● **Exercise**
Go through the lines below. Copy those with "joints".

● **Data**
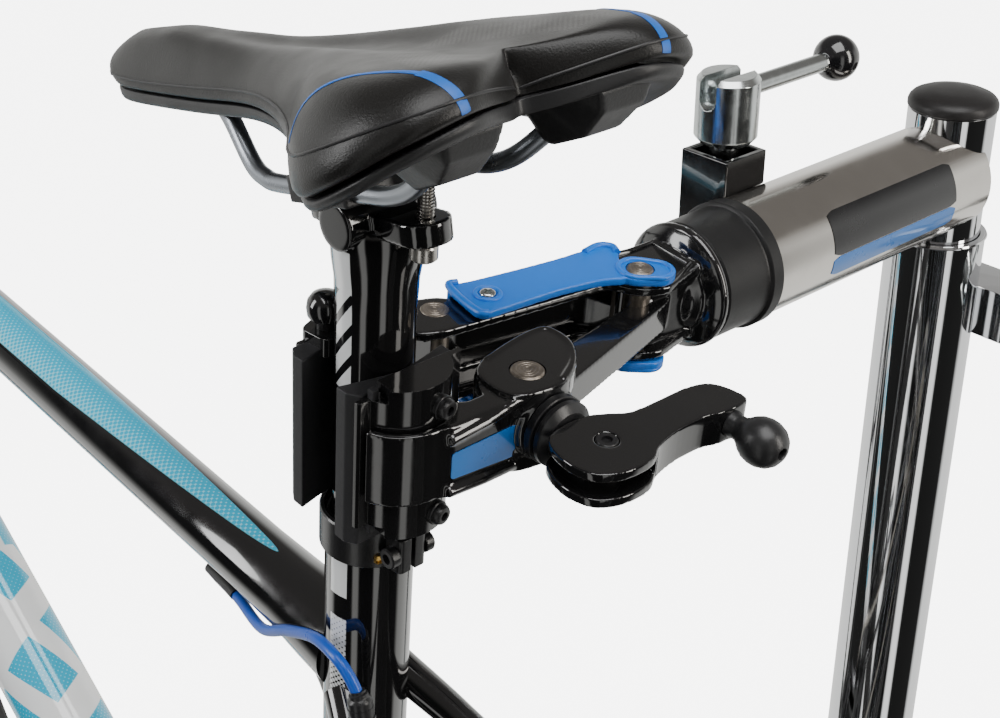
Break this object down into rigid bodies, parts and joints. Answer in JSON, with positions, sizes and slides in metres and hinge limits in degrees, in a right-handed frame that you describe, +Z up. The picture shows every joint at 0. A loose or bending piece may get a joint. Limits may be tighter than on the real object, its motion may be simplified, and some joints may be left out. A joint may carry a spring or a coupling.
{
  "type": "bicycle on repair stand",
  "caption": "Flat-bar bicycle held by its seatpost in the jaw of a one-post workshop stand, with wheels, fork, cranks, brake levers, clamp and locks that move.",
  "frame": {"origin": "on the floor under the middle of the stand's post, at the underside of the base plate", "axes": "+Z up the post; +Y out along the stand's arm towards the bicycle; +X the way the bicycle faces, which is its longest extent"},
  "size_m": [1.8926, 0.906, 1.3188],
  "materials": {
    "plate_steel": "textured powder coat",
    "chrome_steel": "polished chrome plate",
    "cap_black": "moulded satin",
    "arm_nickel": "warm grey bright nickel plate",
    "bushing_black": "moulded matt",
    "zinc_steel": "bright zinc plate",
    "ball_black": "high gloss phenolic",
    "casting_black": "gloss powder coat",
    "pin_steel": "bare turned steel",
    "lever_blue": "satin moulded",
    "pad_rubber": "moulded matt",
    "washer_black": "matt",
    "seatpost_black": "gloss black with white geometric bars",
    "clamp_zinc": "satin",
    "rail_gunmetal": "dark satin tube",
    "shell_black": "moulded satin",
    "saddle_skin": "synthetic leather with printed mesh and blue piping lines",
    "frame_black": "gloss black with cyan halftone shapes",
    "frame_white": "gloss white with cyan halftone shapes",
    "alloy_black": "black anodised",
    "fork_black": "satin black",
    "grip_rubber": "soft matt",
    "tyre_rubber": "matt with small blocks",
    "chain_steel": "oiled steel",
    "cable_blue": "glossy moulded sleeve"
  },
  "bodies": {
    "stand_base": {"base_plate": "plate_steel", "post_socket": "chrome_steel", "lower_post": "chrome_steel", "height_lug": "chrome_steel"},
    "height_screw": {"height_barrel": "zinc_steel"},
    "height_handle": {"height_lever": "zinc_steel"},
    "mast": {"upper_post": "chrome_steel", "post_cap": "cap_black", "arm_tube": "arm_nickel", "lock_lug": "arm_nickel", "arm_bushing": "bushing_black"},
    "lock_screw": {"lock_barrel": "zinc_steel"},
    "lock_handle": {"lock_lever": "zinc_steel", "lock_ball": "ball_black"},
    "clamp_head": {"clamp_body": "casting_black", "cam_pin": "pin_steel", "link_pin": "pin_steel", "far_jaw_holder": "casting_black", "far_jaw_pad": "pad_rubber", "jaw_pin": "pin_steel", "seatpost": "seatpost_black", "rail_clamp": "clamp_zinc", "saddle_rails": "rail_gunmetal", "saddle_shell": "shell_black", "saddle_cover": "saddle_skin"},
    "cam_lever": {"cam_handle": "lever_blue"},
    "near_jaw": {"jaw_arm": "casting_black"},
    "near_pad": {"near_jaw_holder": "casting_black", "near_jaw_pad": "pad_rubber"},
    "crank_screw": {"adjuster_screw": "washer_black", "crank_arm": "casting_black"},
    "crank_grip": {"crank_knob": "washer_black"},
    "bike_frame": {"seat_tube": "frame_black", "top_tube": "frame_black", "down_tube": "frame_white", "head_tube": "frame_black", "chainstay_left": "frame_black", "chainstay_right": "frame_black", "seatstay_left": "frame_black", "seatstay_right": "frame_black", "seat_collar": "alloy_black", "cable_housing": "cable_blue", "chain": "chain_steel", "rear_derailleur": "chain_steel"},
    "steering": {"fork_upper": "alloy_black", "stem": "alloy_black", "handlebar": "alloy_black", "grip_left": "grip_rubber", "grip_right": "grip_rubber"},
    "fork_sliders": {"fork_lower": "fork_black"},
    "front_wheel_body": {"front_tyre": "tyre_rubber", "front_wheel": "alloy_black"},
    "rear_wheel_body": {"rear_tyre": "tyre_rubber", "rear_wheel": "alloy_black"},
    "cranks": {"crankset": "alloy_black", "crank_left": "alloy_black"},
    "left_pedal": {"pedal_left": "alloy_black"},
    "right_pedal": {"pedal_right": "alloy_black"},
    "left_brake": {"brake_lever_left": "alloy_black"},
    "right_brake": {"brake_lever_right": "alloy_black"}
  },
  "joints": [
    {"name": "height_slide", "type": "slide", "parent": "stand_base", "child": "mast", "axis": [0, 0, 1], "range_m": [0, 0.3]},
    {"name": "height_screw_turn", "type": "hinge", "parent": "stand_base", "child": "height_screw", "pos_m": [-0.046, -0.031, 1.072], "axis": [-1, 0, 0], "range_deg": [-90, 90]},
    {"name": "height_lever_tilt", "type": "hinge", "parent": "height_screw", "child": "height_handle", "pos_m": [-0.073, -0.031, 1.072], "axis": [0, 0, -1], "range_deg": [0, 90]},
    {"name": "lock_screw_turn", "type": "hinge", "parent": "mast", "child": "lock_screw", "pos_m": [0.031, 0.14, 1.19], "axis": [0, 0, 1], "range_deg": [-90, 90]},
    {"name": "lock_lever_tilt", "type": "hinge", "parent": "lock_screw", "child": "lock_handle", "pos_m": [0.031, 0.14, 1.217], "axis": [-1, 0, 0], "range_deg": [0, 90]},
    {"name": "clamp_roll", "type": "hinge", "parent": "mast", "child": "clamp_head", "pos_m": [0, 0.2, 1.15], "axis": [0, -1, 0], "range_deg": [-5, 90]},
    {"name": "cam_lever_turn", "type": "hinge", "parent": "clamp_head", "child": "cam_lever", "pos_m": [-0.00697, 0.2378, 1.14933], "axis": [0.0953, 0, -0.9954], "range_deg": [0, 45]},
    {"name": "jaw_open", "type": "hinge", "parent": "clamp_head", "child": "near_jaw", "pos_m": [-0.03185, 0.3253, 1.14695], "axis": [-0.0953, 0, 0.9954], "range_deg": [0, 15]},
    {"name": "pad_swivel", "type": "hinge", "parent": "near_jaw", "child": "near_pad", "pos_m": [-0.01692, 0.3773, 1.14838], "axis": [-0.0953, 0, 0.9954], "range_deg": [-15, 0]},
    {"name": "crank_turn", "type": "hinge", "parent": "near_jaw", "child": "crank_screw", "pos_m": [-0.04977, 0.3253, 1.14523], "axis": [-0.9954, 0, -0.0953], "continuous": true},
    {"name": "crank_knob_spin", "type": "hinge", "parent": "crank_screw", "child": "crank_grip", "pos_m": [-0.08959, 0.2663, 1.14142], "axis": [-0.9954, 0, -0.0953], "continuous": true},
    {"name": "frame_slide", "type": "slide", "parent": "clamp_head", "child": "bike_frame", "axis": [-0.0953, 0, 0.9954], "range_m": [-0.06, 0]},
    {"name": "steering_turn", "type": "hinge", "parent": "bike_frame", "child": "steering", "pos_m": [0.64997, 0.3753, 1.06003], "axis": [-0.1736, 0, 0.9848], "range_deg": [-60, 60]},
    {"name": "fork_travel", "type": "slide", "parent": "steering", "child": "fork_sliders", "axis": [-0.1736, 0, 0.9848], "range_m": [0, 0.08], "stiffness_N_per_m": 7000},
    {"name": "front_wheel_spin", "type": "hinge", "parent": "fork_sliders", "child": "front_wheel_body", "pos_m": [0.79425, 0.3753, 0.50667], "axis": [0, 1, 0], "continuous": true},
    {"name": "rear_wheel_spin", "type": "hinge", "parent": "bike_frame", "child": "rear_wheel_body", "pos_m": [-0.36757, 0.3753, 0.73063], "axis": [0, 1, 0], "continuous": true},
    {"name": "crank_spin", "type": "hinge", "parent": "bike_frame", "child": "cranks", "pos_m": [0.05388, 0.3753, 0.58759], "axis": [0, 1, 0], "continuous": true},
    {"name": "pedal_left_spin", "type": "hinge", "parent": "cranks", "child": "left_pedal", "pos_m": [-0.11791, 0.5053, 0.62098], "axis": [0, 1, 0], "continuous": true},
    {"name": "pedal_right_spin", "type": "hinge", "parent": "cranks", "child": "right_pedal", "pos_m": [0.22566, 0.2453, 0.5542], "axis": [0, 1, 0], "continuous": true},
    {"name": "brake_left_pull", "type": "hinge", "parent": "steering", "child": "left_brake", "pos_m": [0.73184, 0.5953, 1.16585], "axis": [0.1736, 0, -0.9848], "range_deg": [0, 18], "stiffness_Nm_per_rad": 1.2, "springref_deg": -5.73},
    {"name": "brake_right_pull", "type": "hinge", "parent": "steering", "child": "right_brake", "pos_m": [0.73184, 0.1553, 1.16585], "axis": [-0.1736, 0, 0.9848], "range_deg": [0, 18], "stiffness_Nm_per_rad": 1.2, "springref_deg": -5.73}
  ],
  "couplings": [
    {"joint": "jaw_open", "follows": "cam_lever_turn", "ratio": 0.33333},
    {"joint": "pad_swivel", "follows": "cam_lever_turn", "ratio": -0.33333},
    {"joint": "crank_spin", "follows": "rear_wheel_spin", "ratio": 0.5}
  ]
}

● **Complete output**
Break this object down into rigid bodies, parts and joints. Answer in JSON, with positions, sizes and slides in metres and hinge limits in degrees, in a right-handed frame that you describe, +Z up. The picture shows every joint at 0. A loose or bending piece may get a joint. Limits may be tighter than on the real object, its motion may be simplified, and some joints may be left out. A joint may carry a spring or a coupling.
  "joints": [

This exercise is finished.